When asked about the contributions to his daughter’s campaign, Councilman King says he previously corresponded with a KREF employee who told him the agency does not regulate the private finances of a candidate. The preliminary report, however, admonishes King for misreading the context of those e-mail exchanges. It goes on to say that it was “incorrect and unwise” for him to misconstrue those general statements as if it were the registry’s legal opinion.
The registry’s general counsel notes that King was seeking a way to infuse money into his daughter’s campaign knowing that he could not directly contribute funds.
Although the preliminary report finds the Kings likely violated campaign finance laws, it suggests the infractions were unintentional. Because Jim King relied on potentially unclear correspondence with a KREF employee about the contributions, the report suggests the “violations do not appear to have been committed knowingly,” according to the report.
“It doesn’t seem logical to me that anyone can limit gifts between a father and a daughter,” says King, adding he conferred with an attorney and took the employee’s statement as the agency’s legal advice. He maintains that the preliminary findings exonerates him of any wrongdoing and hopes the board will adopt the staff’s recommendation without penalty.
“I’m certainly not interested in paying any fines because I think we followed their advice,” he says.
Set up to assure the integrity of the Commonwealth’s electoral process, the registry’s campaign finance rules have a two-tier penalty system. The first track can carry substantial civil punishments that can impact average candidates and contributors for unintentional violations. In those cases the staff usually recommends conciliation to its board, which can levee up to $5,000 per violation. The registry’s general counsel alleges that King committed three separate civil violations, which means the agency could issue fines totaling $15,000.
In addition to fining a campaign or donor, the registry can put additional requirements for filing amended reports and add stricter obligations on candidates to avoid future violations. Beyond that the agency has limited options when it comes to penalizing unintentional abuses.

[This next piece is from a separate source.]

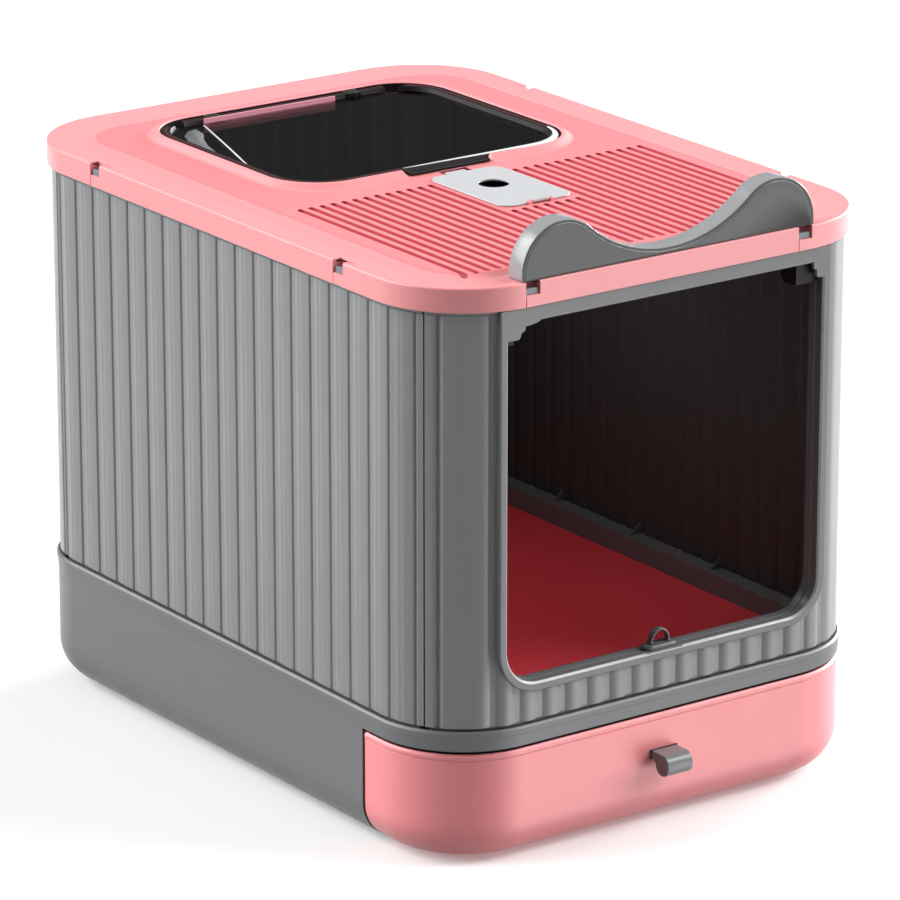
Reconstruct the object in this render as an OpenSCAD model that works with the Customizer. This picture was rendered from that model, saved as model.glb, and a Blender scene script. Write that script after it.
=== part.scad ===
// Drawer litter box with a front doorway, a top hatch and a pull-out drawer.
// Millimetres. +Z is up, the doorway faces -Y, and the origin lies on the floor under the centre
// of everything, the drawer's pull included. Lengths below are measured from the middle of the box.

/* [Overall size] */
// Width of the top cover, which is the widest piece
cover_w = 420; // [340:1:520]
// Depth of the top cover, front to back
cover_d = 585; // [480:1:720]
// Height of the cover's flat margin above the floor
cover_top = 449.5; // [370:0.5:560]
// Radius of the four upright corners of the cover, in plan
corner_r = 78; // [66:1:90]

/* [Top cover] */
// Height of the skirt round the cover
skirt_h = 19; // [16:0.5:30]
// Wall of the skirt
cover_wall = 2.5; // [2:0.1:3.5]
// Radius of the cover's upper edge
cover_fillet = 1.8; // [1:0.1:2.2]
// Thickness of the cover's flat margin
cover_plate = 3; // [2:0.1:4]
// Rise of the centre panel above the margin
panel_rise = 2.5; // [1:0.1:5]
// Margin beside the centre panel
panel_side = 33; // [20:1:44]
// Margin behind the centre panel
panel_back = 46; // [30:1:54]
// Margin in front of the centre panel, under the ear rail
panel_front = 30; // [27:1:44]
// Plan radius of the centre panel's corners
panel_r = 44; // [30:1:60]
// Width of each clip notch in the skirt
notch_w = 12.5; // [8:0.5:20]
// Drop of a clip notch below the margin
notch_drop = 10; // [6:0.5:14]
// Reach of a clip notch into the margin
notch_reach = 8; // [5:0.5:10]
// Width of the slits beside the flexing tab below a notch
slit_w = 0.6; // [0.4:0.1:1]
// Uncut strip of skirt under the slits
slit_foot = 3; // [2:0.5:5]
// Distance of the side notches from the middle of the box
notch_side = 166; // [120:1:180]
// Distance of the front notches from the middle of the box
notch_front = 126; // [90:1:130]

/* [Hatch] */
// Width of the hatch opening inside its rim
hatch_w = 268; // [200:1:280]
// Depth of the hatch opening inside its rim
hatch_d = 230; // [160:1:240]
// From the cover's back edge to the hatch opening
hatch_back = 70; // [64:1:90]
// Plan radius of the hatch opening's corners
hatch_r = 45; // [20:1:60]
// Width of the rim round the hatch
rim_w = 9; // [6:0.5:11]
// Rise of the rim above the centre panel
rim_rise = 4.5; // [3:0.5:8]
// Width of the ledge that carries the flap
ledge_w = 8; // [5:0.5:14]
// Depth of the ledge below the centre panel
ledge_drop = 3.5; // [3:0.5:6]
// Thickness of the clear flap
flap_t = 2.5; // [2:0.1:3]
// Gap between the flap and the rim
flap_gap = 1.2; // [0.8:0.1:2]
// Width of the border bead on the flap
bead_w = 8; // [5:0.5:12]
// Height of the border bead above the flap
bead_h = 3.5; // [2:0.1:4]
// Width of the finger tab at the front of the flap
tab_w = 88; // [50:1:110]
// Reach of the finger tab over the rim
tab_reach = 8; // [5:0.5:10]
// From the middle of the hatch to the inner end of each hinge clip
clip_x = 61; // [40:1:80]
// Width of each hinge clip
clip_w = 12; // [8:0.5:16]
// Diameter of the flap's hinge pins
flap_pin_d = 3; // [2.5:0.1:3.2]

/* [Vent grooves] */
// Distance between neighbouring grooves
groove_pitch = 10; // [8:0.5:14]
// Width of a groove
groove_w = 4.4; // [3:0.1:6]
// Depth of a groove
groove_depth = 3; // [1:0.1:3.5]
// Plain strip between the outer grooves and the centre panel's edge
groove_side = 17; // [10:1:40]
// Plain strip between the hatch rim and the grooves
groove_back = 25; // [20:1:40]
// Plain strip between the grooves and the front of the centre panel
groove_front = 4.5; // [3:0.5:20]

/* [Deodoriser] */
// Width of the grey cover plate
plate_w = 67; // [56:1:80]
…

There’s a broad spectrum of people who run for office in Kentucky. For more affluent contributors and candidates — like say, the Kings — it is questionable whether these low civil penalties issued by the registry are truly a deterrent and not a slap on the wrist. Those with deeper pockets, says attorney Spencer Noe, counsel for the Kentucky Republican Party, however, can be deterred by the public perception associated with those violations.
“You don’t want a reputation — I don’t care who you are — of violating campaign finance laws. I think that has a major deterring affect on a candidate that prevents people from knowingly violating those laws.”
If a violation is intentionally committed then the registry can refer the matter to the attorney general’s office for further investigation and prosecution.
Shelley Johnson, a spokeswoman for the attorney general’s office, says they recently prosecuted a campaign violation case earlier this year in Kenton County. In April, Covington City Commissioner Steven Megerle pled guilty to conspiracy to violate campaign finance restrictions in a case that involved handing out campaign fliers aimed at damaging openly gay candidates.
As a result Megerle was given a 12-month jail sentence, which was suspended for a year. The court later ruled that he could not raise, collect or handle money associated with any political campaign during a one-year suspension.
“I don’t think many people want to be talked about as a campaign violator,” Noe says. “We know a $1,000 fine isn’t going to affect a multimillionaire very much financially, but if a candidate or contributor gets that reputation it is a detrimental affect to him and nobody wants that.”